Rabbit care - Clipping your Rabbits claws / cutting nails - YouTube


----------



## Guest (Dec 25, 2012)

I clip mine every 5-6 months, basically if I notice the nails getting slightly long I'll clip them. Mine are inside so will need doing more than buns that have access to concrete.

For buns with black claws I use a torch so when I shine the light through the nail the quick becomes visible


----------



## JordanRose (Mar 10, 2012)

My two get theirs done about 3 times a year- now they're outside on concrete, I only really need to do the front claws, the back claws have been well worn down.

As long as you cut away from the quick, they'll be fine. Less is more. Corn flour is also good for stemming any bleeds, as are styptic pens (normally used in grooming salons). 

Fingers crossed, I've never had to resort to these, though.


----------



## sskmick (Feb 4, 2008)

Thanks for the replies, I haven't read the link on clipping them myself yet. tbh it has just cost me £4.00 from the petshop where we bought him from. It does seem like a simple procedure but if I get it wrong... £4.00 is money well spent.

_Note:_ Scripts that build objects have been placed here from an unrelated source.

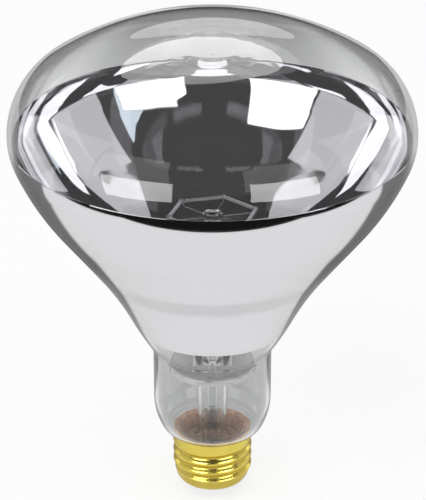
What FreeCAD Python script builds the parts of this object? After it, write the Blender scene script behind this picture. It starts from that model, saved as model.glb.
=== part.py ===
import FreeCAD, Part
import math
import os
from FreeCAD import Vector

# Infrared heat lamp bulb, cap down and face up.
# Sizes are in millimetres and degrees. Heights are measured up the axis from the centre contact.

# Glass bulb
bulb_diameter = 127.0
face_height = 36.2
glass_wall = 1.2
rim_radius = 26.0
shoulder_radius = 20.0
shoulder_angle = 22.0
flank_radius = 88.0
cone_angle = 37.5
waist_radius = 115.0
waist_angle = 26.5
bowl_radius = 110.0
bowl_angle = 34.0

# Neck and the glass tail that enters the cap
neck_diameter = 38.8
neck_length = 17.9
neck_fillet = 2.0
neck_curve_radius = 21.0
neck_curve_angle = 28.0
tail_fillet = 1.4
tail_flat = 0.6
tail_length = 6.0
lip_gap = 0.9

# Reflector film
film_thickness = 0.1
film_clearance = 0.05
film_below_widest = 2.8
film_above_neck = 9.4

# Stem, pressed flat at its top
stem_diameter = 10.0
stem_wall = 1.0
press_start = 44.0
press_taper = 7.0
press_width = 12.4
press_thickness = 4.6
press_height = 15.0
press_top_radius = 1.0
exhaust_diameter = 4.0
exhaust_wall = 0.7
exhaust_tip_height = 12.0
exhaust_port_radius = 0.9

# Filament and what carries it
filament_height = 100.0
filament_corner_radius = 14.5
filament_coil_diameter = 1.2
filament_bend_radius = 1.6
filament_first_corner = 15.0
filament_corner_step = 60.0
support_count = 4
support_diameter = 0.45
hook_clearance = 0.04
hook_bend_share = 0.9
arbor_diameter = 4.0
button_diameter = 7.0
button_height = 4.0
button_edge_radius = 1.2
support_drop = 1.4

# Wires
lead_diameter = 0.9
lead_spacing = 12.0
lead_foot_spacing = 6.4
lead_forward = 3.5
lead_foot_height = 4.0
lead_sway_height = 8.0
lead_bend_radius = 2.0
seal_wire_diameter = 0.6
outer_lead_diameter = 0.45
outer_lead_clearance = 0.06
centre_lead_slant = 3.0
side_lead_drop = 2.0

# Heat shield
shield_diameter = 28.6
shield_thickness = 0.4
shield_rim_depth = 1.7
shield_bend_radius = 0.9
shield_slot_clearance = 0.25
tongue_width = 3.2
tongue_length = 5.0

# Screw cap
thread_diameter = 26.4
thread_root_diameter = 24.7
thread_pitch = 3.629
thread_height = 11.9
front_valley_drop = 1.8
skirt_height = 3.3
shell_wall = 0.3
shell_foot_height = 7.0
shell_foot_radius = 3.6
shell_foot_angle = 62.0
shell_foot_flat = 0.8

# Insulator, contact, cement and solder
insulator_clearance = 0.02
insulator_rise = 2.0
insulator_hole_radius = 1.8
insulator_edge = 0.3
lead_entry_depth = 1.0
contact_diameter = 9.6
contact_thickness = 0.7
contact_edge_radius = 0.3
contact_hole_radius = 1.5
cement_drop = 4.1
cement_bore_radius = 7.0
cement_bead = 0.45
cement_clearance = 0.03
solder_radius = 1.3

# How finely the rolled thread is drawn
thread_rows = 36
thread_azimuth_step = 10
thread_join_tolerance = 0.001

axis = Vector(0, 0, 1)
origin = Vector(0, 0, 0)
bulb_radius = bulb_diameter / 2
neck_radius = neck_diameter / 2
stem_radius = stem_diameter / 2
thread_radius = thread_diameter / 2
thread_root_radius = thread_root_diameter / 2
thread_depth = thread_radius - thread_root_radius
cap_bore_radius = thread_root_radius - shell_wall
thread_top = shell_foot_height + thread_height
thread_end = thread_top + thread_pitch / 4
cap_height = thread_top + skirt_height
insulator_top = shell_foot_height + insulator_rise
tail_radius = cap_bore_radius - outer_lead_diameter - 2 * outer_lead_clearance
neck_foot = cap_height + lip_gap
tail_end = neck_foot - tail_length
cement_foot = tail_end - cement_drop
press_end = press_start + press_taper + press_height
coil_radius = filament_coil_diameter / 2


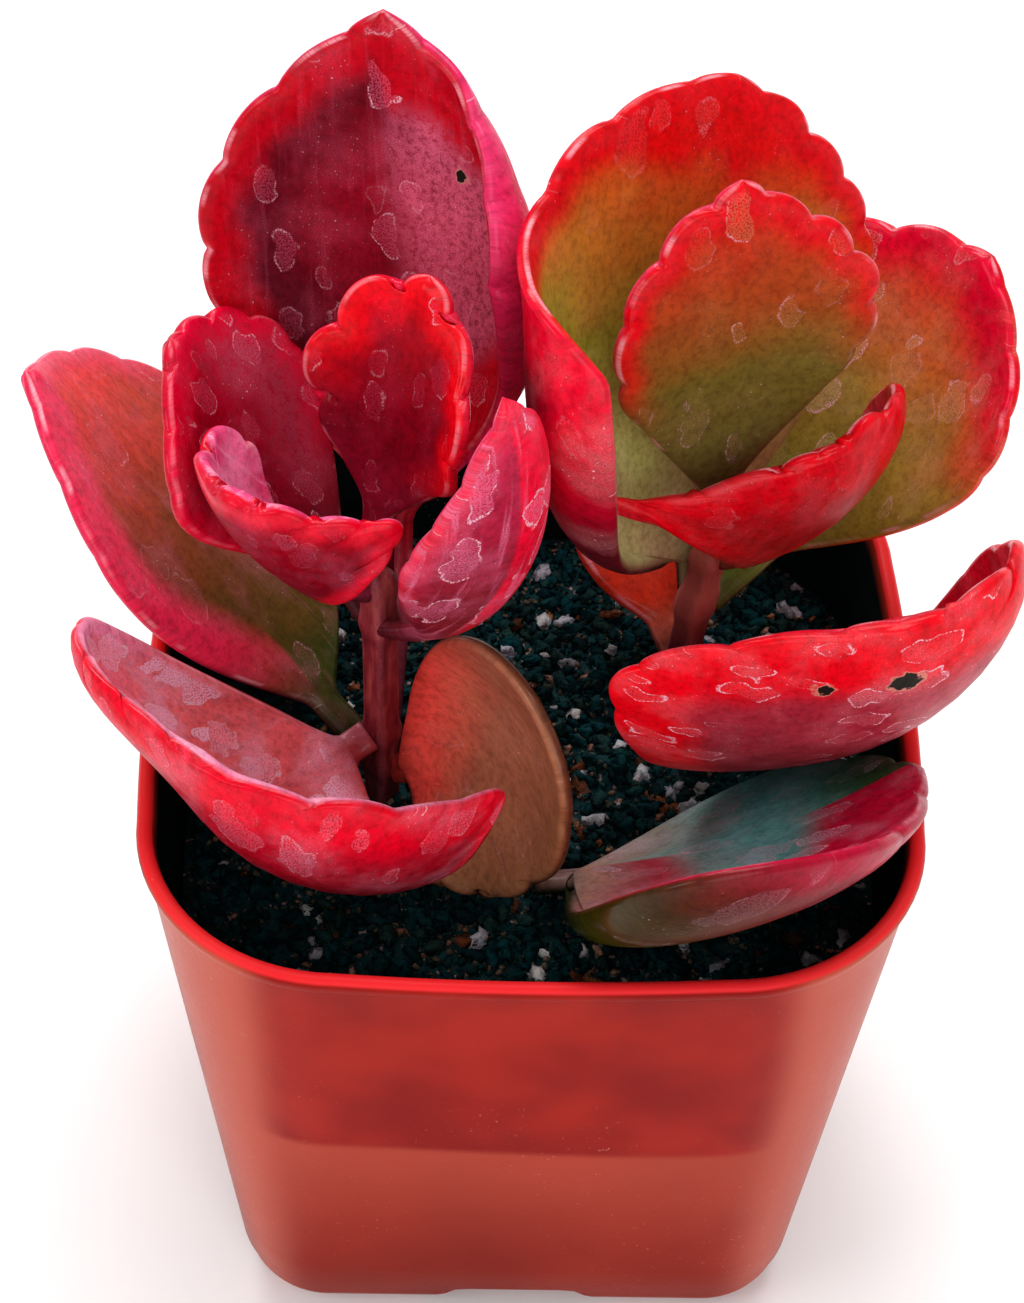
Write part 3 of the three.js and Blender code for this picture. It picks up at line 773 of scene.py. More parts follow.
    def bow(
        self, side: int, shares: np.ndarray, columns: np.ndarray
    ) -> tuple[np.ndarray, np.ndarray]:
        """Cups and curls one half, as seen along the midrib.

        Args:
            side: 1 for the left half and -1 for the right.
            shares: Shares of the edge's length, one for each row.
            columns: Shares from the midrib to the edge, one row of them for each share.

        Returns:
            Shares of each row's width that its places lie across and up.
        """
        form = self.form
        index = 0 if side > 0 else 1
        x, y = self.flat_edge(side, shares)
        relative = (y / (form.width / 2))[:, None]
        fine = self.CURL_READS
        middle = (np.arange(fine) + 0.5) / fine
        angle = math.radians(form.cup[index]) * middle * relative
        curl = math.radians(form.curl[index]) * form.fold_share(side, x)[:, None]
        angle = angle + curl * middle**4 * np.sqrt(relative)
        grid = np.linspace(0, 1, fine + 1)
        shapes = []
        for steps in (np.cos(angle), np.sin(angle)):
            runs = np.concatenate([np.zeros((len(shares), 1)), np.cumsum(steps, 1)], 1) / fine
            shapes.append(np.stack([np.interp(c, grid, row) for c, row in zip(columns, runs)]))
        return shapes[0], shapes[1]

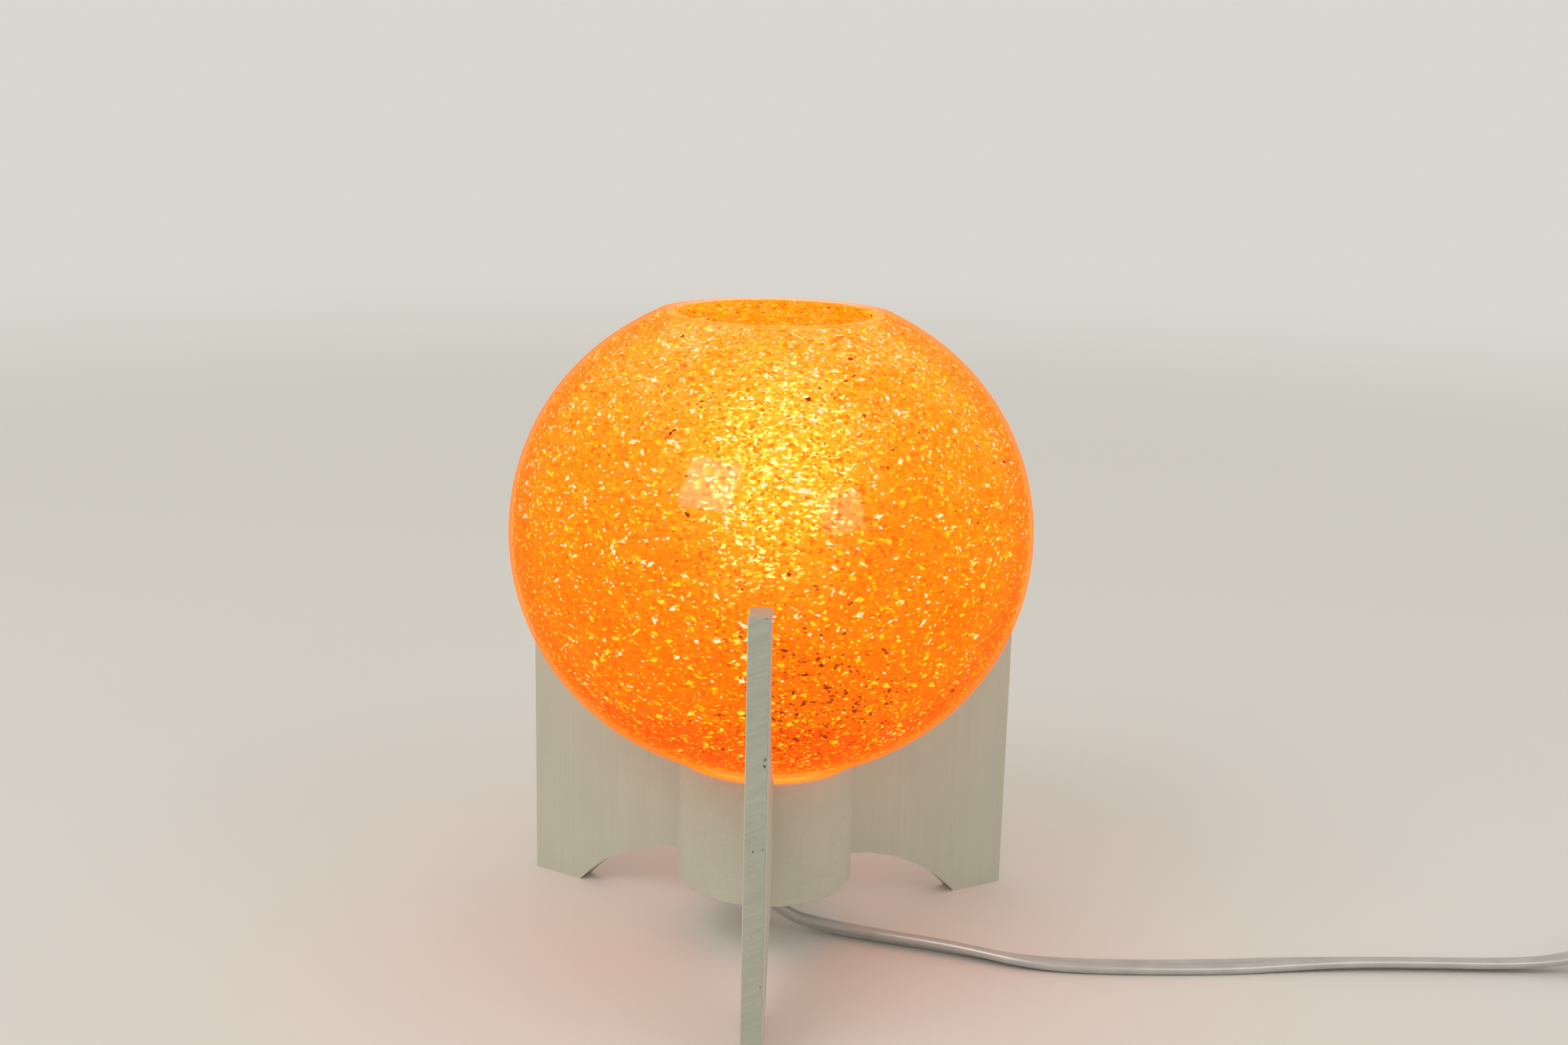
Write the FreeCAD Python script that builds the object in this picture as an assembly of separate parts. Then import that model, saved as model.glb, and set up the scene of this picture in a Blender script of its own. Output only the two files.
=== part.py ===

I asked how often do they need clipping, they have advised me to get them clipped when I can see them. His claws were alright just the right length to be clipped.

Our previous vet charged £15.00 per pet for claws clipping. I took Barney to the new vets for his booster and the vet just clipped them. I assumed it would have been added to the bill but it wasn't.

I was sure he was clipped once a year, but it must have been twice.


----------



## happysaz133 (Jun 5, 2008)

Whenever they need it really, I don't think there's a set time frame, just when I feel they are a bit longer than they should be. I'm planning to get 2 concrete slabs to put on the shed floor, those will help keep their nails down.


----------



## MaisyMoomin (Mar 14, 2012)

I'm not sure how often I do my lot just 'as and when' I notice them need doing. They get a check all over once a week, I use dog nail clippers, takes me 2 minutes. My lot have access to an outside run but still need regular trimming.


----------



## emzybabe (Jun 30, 2009)

Mine get done about 3 times a year. I found I have to deploy a different tactic per bunny!


----------



## butter_cup (Oct 21, 2009)

Ours probably average out at around every 3 months for our two indoor rabbits, they hate it but get a whole fenugreek crunchie afterwards so we're usually forgiven pretty quickly. It's a 2 person job though- one to hold and one to cut!


----------